• _Goal_
Within the records that follow, find every line containing the string "object". Copy those lines.

>> start Record extracts

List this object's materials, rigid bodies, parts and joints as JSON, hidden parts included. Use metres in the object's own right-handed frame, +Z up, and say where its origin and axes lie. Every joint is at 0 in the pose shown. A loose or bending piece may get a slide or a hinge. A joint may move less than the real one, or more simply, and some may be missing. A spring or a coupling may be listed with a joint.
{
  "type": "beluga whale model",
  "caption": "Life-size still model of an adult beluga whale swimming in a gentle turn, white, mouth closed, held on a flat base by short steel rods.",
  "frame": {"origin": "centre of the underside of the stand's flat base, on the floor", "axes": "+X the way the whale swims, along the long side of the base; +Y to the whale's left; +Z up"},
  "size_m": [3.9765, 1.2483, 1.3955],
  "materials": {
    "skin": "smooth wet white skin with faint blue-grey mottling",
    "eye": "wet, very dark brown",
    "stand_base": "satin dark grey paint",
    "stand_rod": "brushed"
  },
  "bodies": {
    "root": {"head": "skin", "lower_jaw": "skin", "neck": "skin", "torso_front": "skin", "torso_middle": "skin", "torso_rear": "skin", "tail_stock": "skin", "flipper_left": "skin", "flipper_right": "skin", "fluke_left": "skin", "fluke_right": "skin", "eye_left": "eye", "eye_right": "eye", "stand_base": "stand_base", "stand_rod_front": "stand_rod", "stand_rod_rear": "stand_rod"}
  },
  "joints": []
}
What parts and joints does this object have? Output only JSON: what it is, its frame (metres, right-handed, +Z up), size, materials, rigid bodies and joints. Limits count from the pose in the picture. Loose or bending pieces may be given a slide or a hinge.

>> end Record extracts

• _Exercise response_
List this object's materials, rigid bodies, parts and joints as JSON, hidden parts included. Use metres in the object's own right-handed frame, +Z up, and say where its origin and axes lie. Every joint is at 0 in the pose shown. A loose or bending piece may get a slide or a hinge. A joint may move less than the real one, or more simply, and some may be missing. A spring or a coupling may be listed with a joint.
What parts and joints does this object have? Output only JSON: what it is, its frame (metres, right-handed, +Z up), size, materials, rigid bodies and joints. Limits count from the pose in the picture. Loose or bending pieces may be given a slide or a hinge.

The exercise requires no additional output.